▶ _Exercise requirements_:
Restrict the output to the lines below starting at the one that contains "const lampLeadEndX = lampLeadX" and ending at the one that contains "imported = [obj", and restate them word for word, both ends included.

▶ _Available data_:
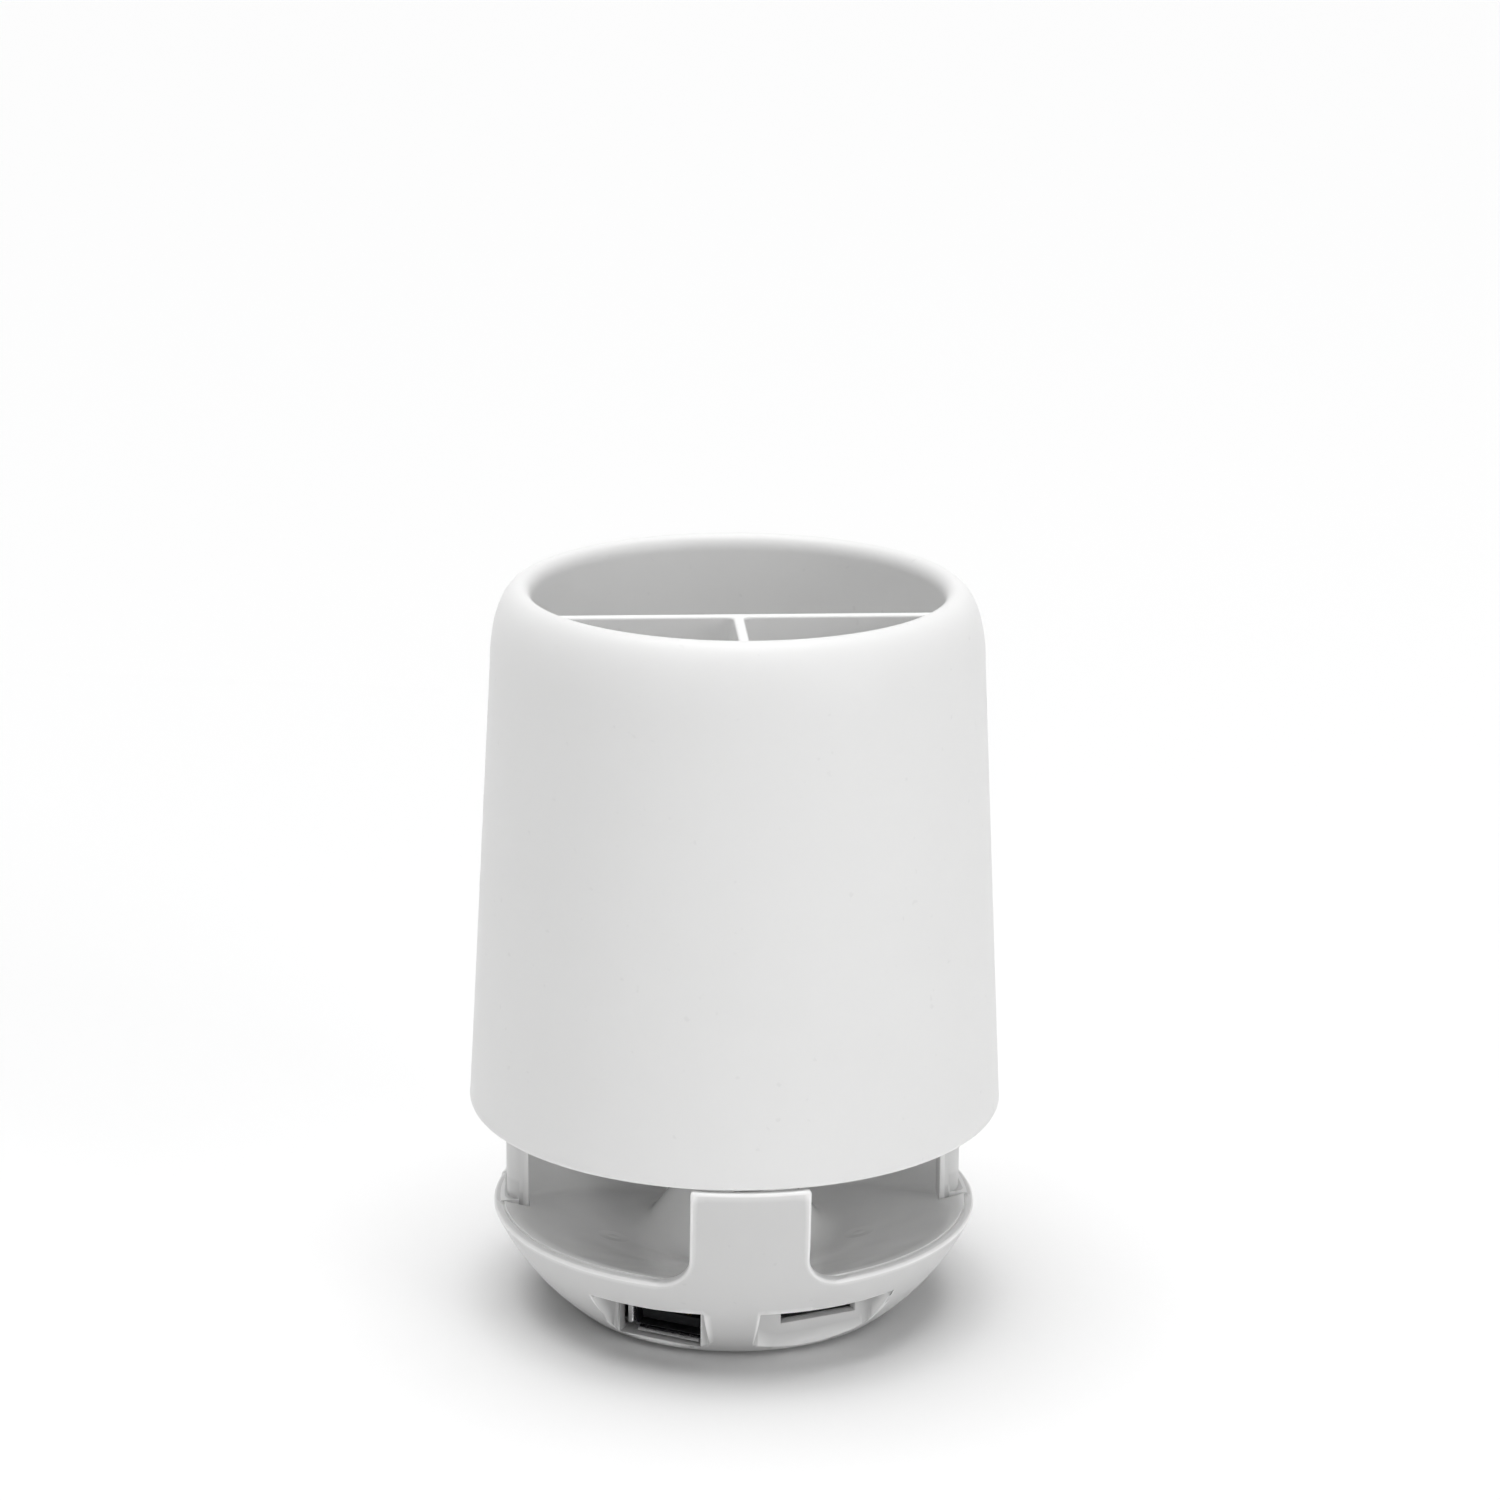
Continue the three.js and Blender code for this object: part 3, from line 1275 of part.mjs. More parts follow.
const speakerLead = lead([
  [speakerLeadStart, speakerLeadStart, flangeTopZ + farDrop],
  [speakerLeadX, speakerLeadY, flangeTopZ + shortDrop],
  [speakerLeadX, speakerLeadY, baffleZ],
  [halfwayX, speakerLeadY, baffleZ - shortDrop],
  [besideBattery, speakerLeadY, batteryTopZ],
  [besideBattery, speakerLeadY, batteryZ],
  [speakerLeadX * speakerLeadEndShare, speakerLeadY * speakerLeadEndShare, leadFoot],
]);
add("speaker_lead", speakerLead, materials.black);
const lampLeadEndX = lampLeadX * lampLeadEndShare;
const lampLeadEndY = controlBoardY + leadRadius + restGap;
const lampLead = lead([
  [lampLeadX, lampLeadY, lampBoardZ - leadRadius],
  [lampLeadX, lampLeadY, baffleZ],
  [lampLeadX + leadRadius, lampLeadY, baffleZ - nearDrop],
  [lampLeadEndX, lampLeadEndY, controlBoardTopZ - farDrop],
]);
add("lamp_lead", lampLead, materials.black);

export default holder;
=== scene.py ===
# %% [markdown]
# # A desk pen holder with a speaker and a lamp
# The real object is a white lampshade cup with a divided well, on a ball-shaped speaker base.
# Sound leaves the base through two horn windows, and the front of the bowl has two socket
# recesses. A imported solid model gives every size, so this lesson starts by loading it as a fixed
# frame, and models each visible piece again at the same place, with the roundings and finishes of
# the real one.

# %% Load the fixed frame
import math

import bpy
from mathutils import Matrix, Vector
from mathutils.kdtree import KDTree


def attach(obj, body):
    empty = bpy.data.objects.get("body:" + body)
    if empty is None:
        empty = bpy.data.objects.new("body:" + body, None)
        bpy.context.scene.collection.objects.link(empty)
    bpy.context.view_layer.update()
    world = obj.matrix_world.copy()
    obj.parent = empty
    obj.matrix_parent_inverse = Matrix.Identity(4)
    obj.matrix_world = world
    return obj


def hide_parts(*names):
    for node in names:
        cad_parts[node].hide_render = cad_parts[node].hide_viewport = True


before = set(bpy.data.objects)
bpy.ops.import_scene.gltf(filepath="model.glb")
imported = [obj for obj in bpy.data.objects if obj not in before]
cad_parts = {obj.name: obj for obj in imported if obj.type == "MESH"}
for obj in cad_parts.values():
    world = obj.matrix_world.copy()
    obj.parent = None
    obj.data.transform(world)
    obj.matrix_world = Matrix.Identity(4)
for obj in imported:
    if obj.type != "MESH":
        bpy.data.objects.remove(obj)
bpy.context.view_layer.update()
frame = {"nodes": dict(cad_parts)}

# %% [markdown]
# ## The camera
# The photograph looks down at the cup by about sixteen degrees, from 0.75 metres away, with a
# long lens. A camera could be aimed with a constraint, but a plain matrix also holds the small
# roll.

# %% Make the camera
CAMERA_PLACE = Vector((-0.04507, -0.71057, 0.3070))
CAMERA_HEADING = Vector((0.0663, 0.9978, 0))
CAMERA_PITCH = 0.2866
CAMERA_ROLL = 0.0083
LENS = 106.94

forward = CAMERA_HEADING.normalized() * math.cos(CAMERA_PITCH)
forward.z = -math.sin(CAMERA_PITCH)
level_right = forward.cross(Vector((0, 0, 1))).normalized()
level_up = level_right.cross(forward)
right = level_right * math.cos(CAMERA_ROLL) + level_up * math.sin(CAMERA_ROLL)
up = level_up * math.cos(CAMERA_ROLL) - level_right * math.sin(CAMERA_ROLL)
bpy.ops.object.camera_add()
camera = bpy.context.object
rows = [(right[i], up[i], -forward[i], CAMERA_PLACE[i]) for i in range(3)]
camera.matrix_world = Matrix([*rows, (0, 0, 0, 1)])
camera.data.lens = LENS
camera.data.sensor_width = 36
camera.data.clip_start = 0.01
bpy.context.scene.camera = camera
print("camera at", [round(v, 3) for v in camera.location])

# %% [markdown]
# ## Small tools
# The same few steps return for every piece: clear the selection, open edit mode, turn a profile,
# and bring the finished piece to its place. Each one is a short helper around the operators that
# a person would click. Modelling is in millimetres, because the mesh tools work best on numbers
# near one, and each finished piece is then scaled to metres.

# %% Helpers for selection and edit mode
def deselect():
    """Leaves nothing selected, because an operator acts on all that is selected."""
    bpy.ops.object.select_all(action="DESELECT")


def pick(piece):
    """Makes one piece the only selected and the active one."""
    deselect()
    piece.select_set(True)
    bpy.context.view_layer.objects.active = piece


def open_edit(piece, mode="VERT", action="SELECT"):
    """Opens a piece in edit mode, with all of it selected or nothing."""
    pick(piece)
    bpy.ops.object.mode_set(mode="EDIT")
    bpy.ops.mesh.select_mode(type=mode)
    bpy.ops.mesh.select_all(action=action)


def close_edit():
    bpy.ops.object.mode_set(mode="OBJECT")


def tidy(piece, threshold=0.002):
    """Merges doubled points and turns all faces outwards."""
    open_edit(piece)
    bpy.ops.mesh.remove_doubles(threshold=threshold)
    bpy.ops.mesh.normals_make_consistent(inside=False)
    close_edit()


def named(name):
    """Names the primitive that was just added."""
    piece = bpy.context.object
    piece.name = name
    return piece


# %% Helpers that turn a profile and finish a piece
def arc(centre, size, start, end, steps):
    """Points on an ellipse, with angles in degrees."""
    angles = [math.radians(start + (end - start) * i / steps) for i in range(steps + 1)]
    return [(centre[0] + size[0] * math.cos(a), centre[1] + size[1] * math.sin(a)) for a in angles]


def turned(name, profile, steps=144):
    """Draws a profile point by point with extrude, and spins it round the upright axis."""
    deselect()
    bpy.ops.mesh.primitive_plane_add(size=1)
    piece = named(name)
    bpy.ops.object.mode_set(mode="EDIT")
    bpy.ops.mesh.merge(type="CENTER")
    bpy.ops.transform.translate(value=(profile[0][0], 0, profile[0][1]))
    for (r0, z0), (r1, z1) in zip(profile, profile[1:]):
        bpy.ops.mesh.extrude_region_move(TRANSFORM_OT_translate={"value": (r1 - r0, 0, z1 - z0)})
    bpy.ops.mesh.select_all(action="SELECT")
    bpy.ops.mesh.spin(steps=steps, angle=2 * math.pi, center=(0, 0, 0), axis=(0, 0, 1))
    close_edit()
    tidy(piece)
    return piece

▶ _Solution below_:
const lampLeadEndX = lampLeadX * lampLeadEndShare;
const lampLeadEndY = controlBoardY + leadRadius + restGap;
const lampLead = lead([
  [lampLeadX, lampLeadY, lampBoardZ - leadRadius],
  [lampLeadX, lampLeadY, baffleZ],
  [lampLeadX + leadRadius, lampLeadY, baffleZ - nearDrop],
  [lampLeadEndX, lampLeadEndY, controlBoardTopZ - farDrop],
]);
add("lamp_lead", lampLead, materials.black);

export default holder;
=== scene.py ===
# %% [markdown]
# # A desk pen holder with a speaker and a lamp
# The real object is a white lampshade cup with a divided well, on a ball-shaped speaker base.
# Sound leaves the base through two horn windows, and the front of the bowl has two socket
# recesses. A imported solid model gives every size, so this lesson starts by loading it as a fixed
# frame, and models each visible piece again at the same place, with the roundings and finishes of
# the real one.

# %% Load the fixed frame
import math

import bpy
from mathutils import Matrix, Vector
from mathutils.kdtree import KDTree


def attach(obj, body):
    empty = bpy.data.objects.get("body:" + body)
    if empty is None:
        empty = bpy.data.objects.new("body:" + body, None)
        bpy.context.scene.collection.objects.link(empty)
    bpy.context.view_layer.update()
    world = obj.matrix_world.copy()
    obj.parent = empty
    obj.matrix_parent_inverse = Matrix.Identity(4)
    obj.matrix_world = world
    return obj


def hide_parts(*names):
    for node in names:
        cad_parts[node].hide_render = cad_parts[node].hide_viewport = True


before = set(bpy.data.objects)
bpy.ops.import_scene.gltf(filepath="model.glb")
imported = [obj for obj in bpy.data.objects if obj not in before]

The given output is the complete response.